You can use NSClassFromString
to get a variable of type AnyClass
but there appears to be no way in Swift to instantiate it. You can use a bridge to Objective C and do it there or -- if it works in your case -- fall back to using a switch statement.
Solution 14 - Ios
Apparently, it is not possible (anymore) to instantiate an object in Swift when the name of the class is only known at runtime. An Objective-C wrapper is possible for subclasses of NSObject.
At least you can instantiate an object of the same class as another object given at runtime without an Objective-C wrapper (using xCode Version 6.2 - 6C107a):
class Test : NSObject {}
var test1 = Test()
var test2 = test1.dynamicType.alloc()
Solution 15 - Ios
In Swift 2.0 (tested in the beta2 of Xcode 7) it works like this:
protocol Init {
init()
}
var type = NSClassFromString(className) as? Init.Type
let obj = type!.init()
For sure the type coming from NSClassFromString
have to implement this init protocol.
I expect it is clear, className
is a String containing the Obj-C runtime name of the class which is by default NOT just "Foo", but this discussion is IMHO not the major topic of your question.
You need this protocol because be default all Swift classes don't implement an init
method.
Solution 16 - Ios
Looks like the correct incantation would be...
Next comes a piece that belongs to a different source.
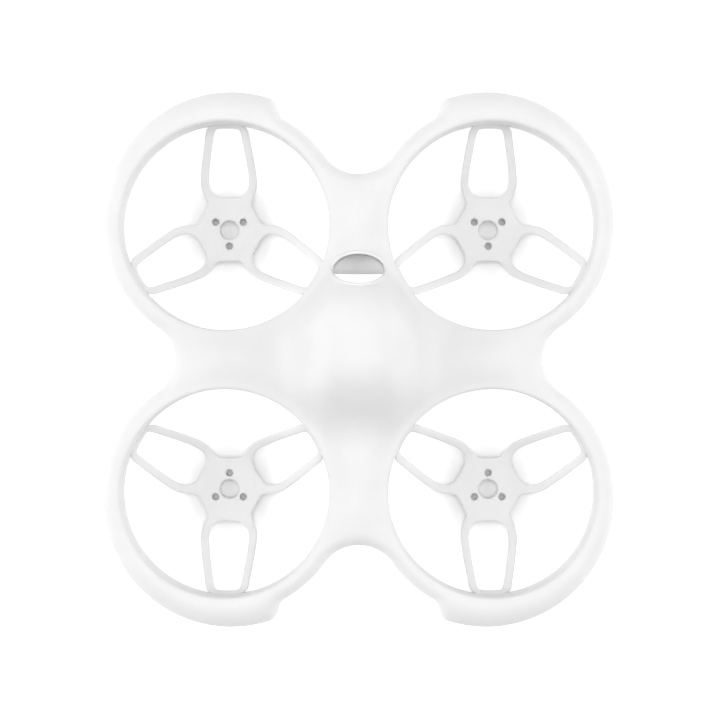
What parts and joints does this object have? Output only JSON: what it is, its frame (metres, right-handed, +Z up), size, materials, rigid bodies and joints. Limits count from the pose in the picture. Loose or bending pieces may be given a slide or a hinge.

func newForName<T:NSObject>(p:String) -> T? {
var result:T? = nil
if let k:AnyClass = NSClassFromString(p) {
result = (k as! T).dynamicType.init()
}
return result
}
...where "p" stands for "packaged" – a distinct issue.
But the critical cast from AnyClass to T currently causes a compiler crash, so in the meantime one must bust initialization of k into a separate closure, which compiles fine.
Solution 17 - Ios
I use different targets, and in this case the swift class is not found. You should replace CFBundleName with CFBundleExecutable. I also fixed the warnings:
- (Class)swiftClassFromString:(NSString *)className {
NSString *appName = [[NSBundle mainBundle] objectForInfoDictionaryKey:@"CFBundleExecutable"];
NSString *classStringName = [NSString stringWithFormat:@"_TtC%lu%@%lu%@", (unsigned long)appName.length, appName, (unsigned long)className.length, className];
return NSClassFromString(classStringName);
}
Solution 18 - Ios
Isn't the solution as simple as this?
// Given the app/framework/module named 'MyApp'
let className = String(reflecting: MyClass.self)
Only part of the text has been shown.